After much stamping of feet to keep warm outside the bar, we climb onto the bus, this time heading to the teeming Potsdamer Platz. While today it's one of Berlin's shiny new tourist attractions, in the late 70s, it was a barren wilderness. After the group assembles at the point where the Berlin Wall once cut across the square, Mike explains the significance of the location.
It's related to one of Bowie's signature songs, "Heroes" (incidentally also recorded in German), and the lyric, "I, I can remember, standing by the Wall, and the guns shot above our heads, and we kissed as though nothing could fall."
"Interesting myth about the couple kissing in the song…" explains Mike. "Hansa Studios is just over there and as the story goes, Bowie was on the balcony looking at a couple kissing by the Wall. When asked by the press who 'they' were, he said it was just some random couple. The true story is that Tony Visconti, the guitarist who also produced some of his albums, was actually having an illicit affair with one of the back-up singers, so Bowie didn’t want to ruin his marriage by telling the press."
The aforementioned Hansa Studios is the next stop on the tour. Here, Mike describes the pioneering experiments in sound Bowie made with producer Tony Visconti - particularly, the cavernous drum sound created with the Eventide Harmonizer. Mike also explains that while the studios were regularly used by German bands, Bowie's association with Hansa really put it on the map.
After completing the last leg on foot, the tour winds up in front of the Brandenburg Gate, with a view over the Platz der Republik. This square in front of the German parliament building is where Bowie would return in 1987 for the "Concert for Berlin Festival."
Despite frost-bitten fingers and blue noses, and the occasional complaint that the information given on the tour has verged on the sparse, the eager group of Bowie enthusiasts are largely positive about their trip through the Berlin of the 1970s.
"It's been great," says one female visitor from Denmark. "I think Berlin has changed a lot since the time Bowie was living here, so it was interesting to see what it was like when he was here and where he went to, as opposed to where the arts community is in Berlin today."
"It's taken us to a new part of the city where we hadn't been before," added an American who's on the tour with his girlfriend, "We've been here nine months. It was interesting hearing about him going to the first openly gay café in Europe, that was really cool. Lots of new information."
Tour guide Mike West says one of the main advantages of the tour is a chance for fans to hang out together, talk about their hero and, more importantly, exchange information.
"When I first did the tour, it was just me talking about Bowie," he said. "I'm not a trained guide at all. I’m finding out new stuff about Bowie all the time, so it's nice to add it in. The tour is constantly evolving."

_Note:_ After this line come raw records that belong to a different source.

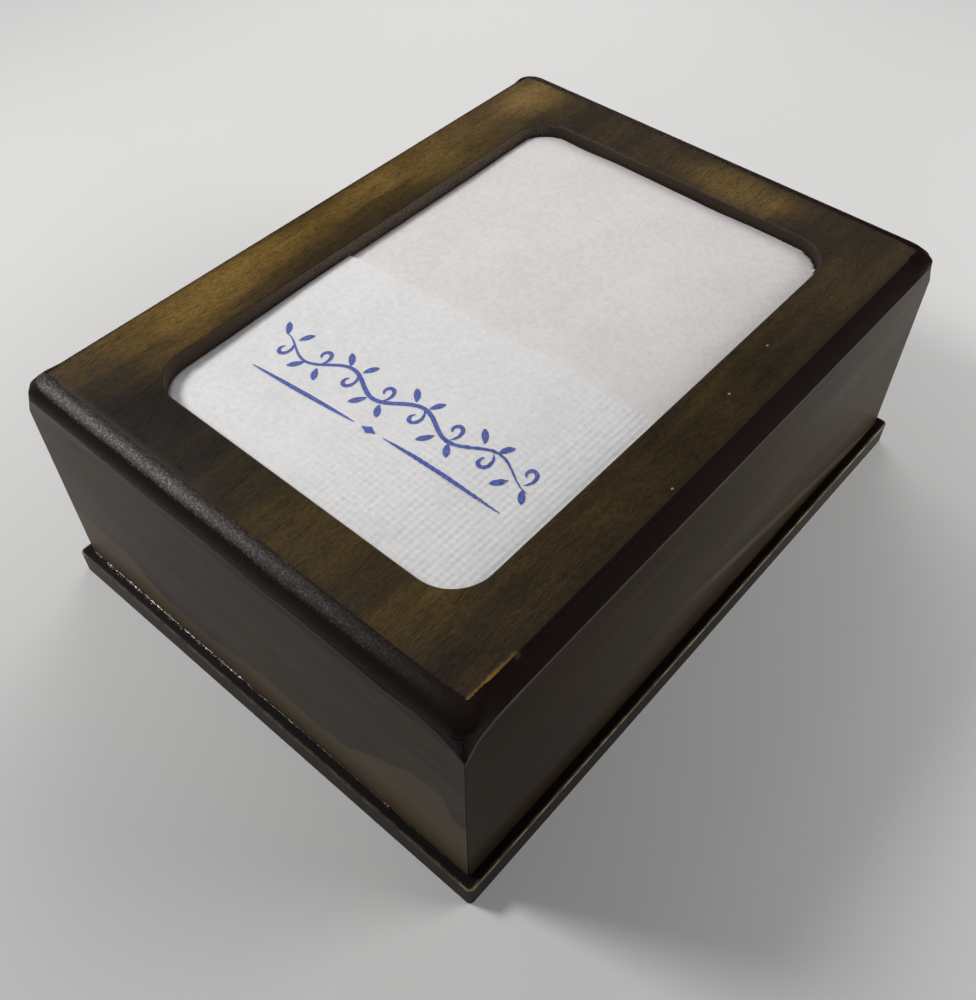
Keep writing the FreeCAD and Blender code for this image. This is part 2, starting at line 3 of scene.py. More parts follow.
import bmesh
import bpy
from mathutils import Matrix, Vector, noise


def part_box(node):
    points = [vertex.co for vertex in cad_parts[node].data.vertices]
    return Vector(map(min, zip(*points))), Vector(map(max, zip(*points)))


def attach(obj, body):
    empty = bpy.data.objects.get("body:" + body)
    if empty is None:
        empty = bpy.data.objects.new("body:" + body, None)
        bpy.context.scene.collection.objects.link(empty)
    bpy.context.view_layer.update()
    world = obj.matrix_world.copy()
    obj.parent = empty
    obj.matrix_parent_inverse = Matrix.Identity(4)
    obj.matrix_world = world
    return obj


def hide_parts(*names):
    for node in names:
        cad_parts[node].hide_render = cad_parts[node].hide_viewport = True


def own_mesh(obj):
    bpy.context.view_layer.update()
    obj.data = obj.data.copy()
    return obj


# A small varnished napkin box with a rear drawer and a sprung napkin lifter.
# The frame is in metres: Z up, the short fixed end looks to -Y, the drawer
# slides out to +Y. Sizes below are in millimetres unless a comment says so.

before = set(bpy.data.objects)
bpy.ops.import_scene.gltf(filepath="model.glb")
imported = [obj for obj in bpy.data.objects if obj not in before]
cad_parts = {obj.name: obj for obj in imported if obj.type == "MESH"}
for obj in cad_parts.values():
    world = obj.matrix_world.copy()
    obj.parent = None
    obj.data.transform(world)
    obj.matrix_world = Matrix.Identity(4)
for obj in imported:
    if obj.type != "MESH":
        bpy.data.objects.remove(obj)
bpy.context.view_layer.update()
MM = 0.001


# ---------------------------------------------------------------- measures

def node_box(node):
    """Lowest and highest corner of a CAD node, in millimetres."""
    low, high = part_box(node)
    return low / MM, high / MM


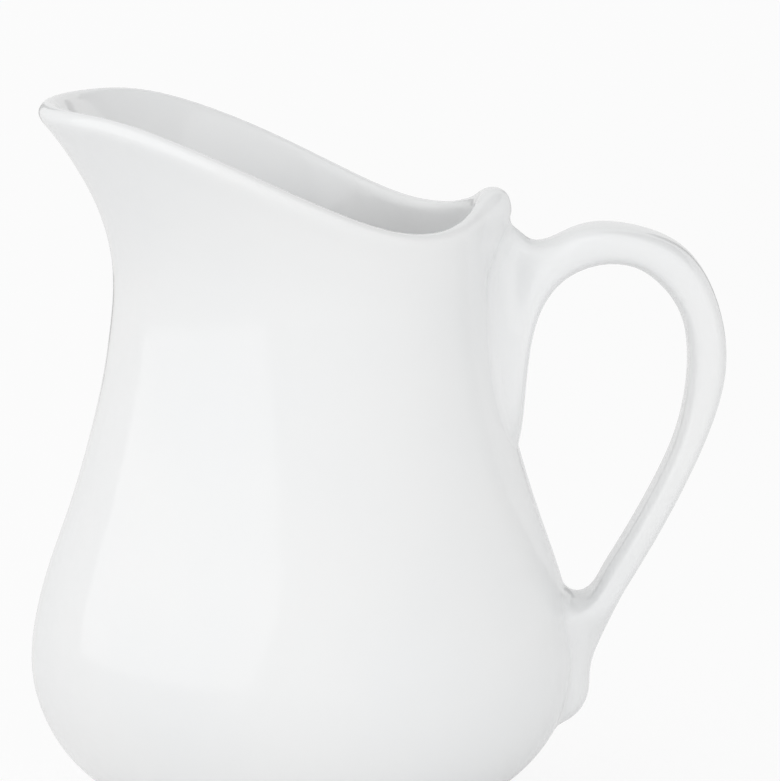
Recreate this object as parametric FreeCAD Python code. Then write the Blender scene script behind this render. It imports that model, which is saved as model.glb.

One of Mike's ambitions is to organize a Bowie Pub Crawl, giving participants the chance not only to drink in the bars where the "Thin White Duke" once hung out, but also to offer an opportunity to get dressed up. The differing images Bowie presented over the years certainly offer a wealth of ideas for costumes.
"We get absolutely all kinds of people," added Mike. "Tourists, people who have lived here for years, old-school Berliners who were here when Bowie was."
"It's cool because everyone has a good time and I've made friends through it. It's not just talking about Bowie, it's about talking to like-minded people," he said.